My Dad was extremely enthusiastic over the last days of steam along the Front Range, and the C&S in particular. As an active member of the Rocky Mountain Railroad Club, he knew just about everybody, and was fast friends with a lot of those guys. One of the guys I saw a lot of in my young years and actually well beyond, was a photographer and rabid railfan named Neal Miller.
Neal was a member of the Boulder Model RR Club back in the days that I was most active in the 80's, and put on numerous programs for us, drawing from his extensive collection of 8mm movies. One that we saw several times was a film that had footage of the C&S narrow gauge. Some of the runbys in that film showed quite prominately, a CONOCO tank car in the consist.
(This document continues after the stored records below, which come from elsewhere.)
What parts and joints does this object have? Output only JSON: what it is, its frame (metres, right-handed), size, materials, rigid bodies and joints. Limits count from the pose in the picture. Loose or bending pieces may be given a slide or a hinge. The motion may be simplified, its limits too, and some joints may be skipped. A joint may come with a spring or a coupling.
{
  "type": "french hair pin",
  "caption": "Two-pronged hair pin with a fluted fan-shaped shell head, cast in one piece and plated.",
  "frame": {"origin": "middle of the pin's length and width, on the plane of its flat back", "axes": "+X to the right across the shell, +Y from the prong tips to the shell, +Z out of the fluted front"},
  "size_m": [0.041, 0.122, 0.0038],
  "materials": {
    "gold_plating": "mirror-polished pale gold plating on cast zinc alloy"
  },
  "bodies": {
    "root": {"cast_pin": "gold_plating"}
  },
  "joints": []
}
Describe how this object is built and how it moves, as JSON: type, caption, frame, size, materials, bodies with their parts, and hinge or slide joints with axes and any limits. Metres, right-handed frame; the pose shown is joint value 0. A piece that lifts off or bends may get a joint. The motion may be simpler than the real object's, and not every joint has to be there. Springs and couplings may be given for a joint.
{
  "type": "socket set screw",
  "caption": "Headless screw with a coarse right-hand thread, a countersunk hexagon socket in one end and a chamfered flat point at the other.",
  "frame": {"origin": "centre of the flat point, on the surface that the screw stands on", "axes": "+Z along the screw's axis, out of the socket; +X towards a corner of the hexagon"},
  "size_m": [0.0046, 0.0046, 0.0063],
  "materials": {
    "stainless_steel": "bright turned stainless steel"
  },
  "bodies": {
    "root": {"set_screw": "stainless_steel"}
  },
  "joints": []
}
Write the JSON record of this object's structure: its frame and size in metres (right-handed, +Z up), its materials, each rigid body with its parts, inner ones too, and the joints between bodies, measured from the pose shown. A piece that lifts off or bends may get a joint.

Every time I saw that film, Neal would add some comments, as was always his habit, and every time, he made the comment that the C&S ran those CONOCO tank cars because the Continental Oil Company paid to run them over the line empty, for advertising purposes only.
That Neal always made that claim is irrefutable. Neal would have been too young and not have had the means to have been railfanning up on the C&S narrow gauge, as he was about my Dad's age. So it's unlikely that he would have known this from anything he knew personally. But Neal told me numerous times that his source was Dick Kindig.
Neal claimed that Kindig told him there was no way tank cars were needed on the C&S in the late 30's as gas was being hauled by trucks as soon as the highways were improved sufficiently to allow it. And that when petroleum and oil was shipped by rail to Leadville, it would have been over the D&RGW in Standard Gauge cars. So if they were used in Revenue service they would have been loaded in Leadville. Or possibly in Denver for somewhere on the East End.
So there it is. Have at it. I have no idea if this is true, but it could be. At least occasionally true. Or not. It certainly is possible that they would have kept an empty in Leadville in case there was a need at Climax.
I've always been skeptical of this, but who knows? One thing for sure is, Derrell is right, it was just about money. And the cars do appear, so it would be a good idea to have at least one on hand!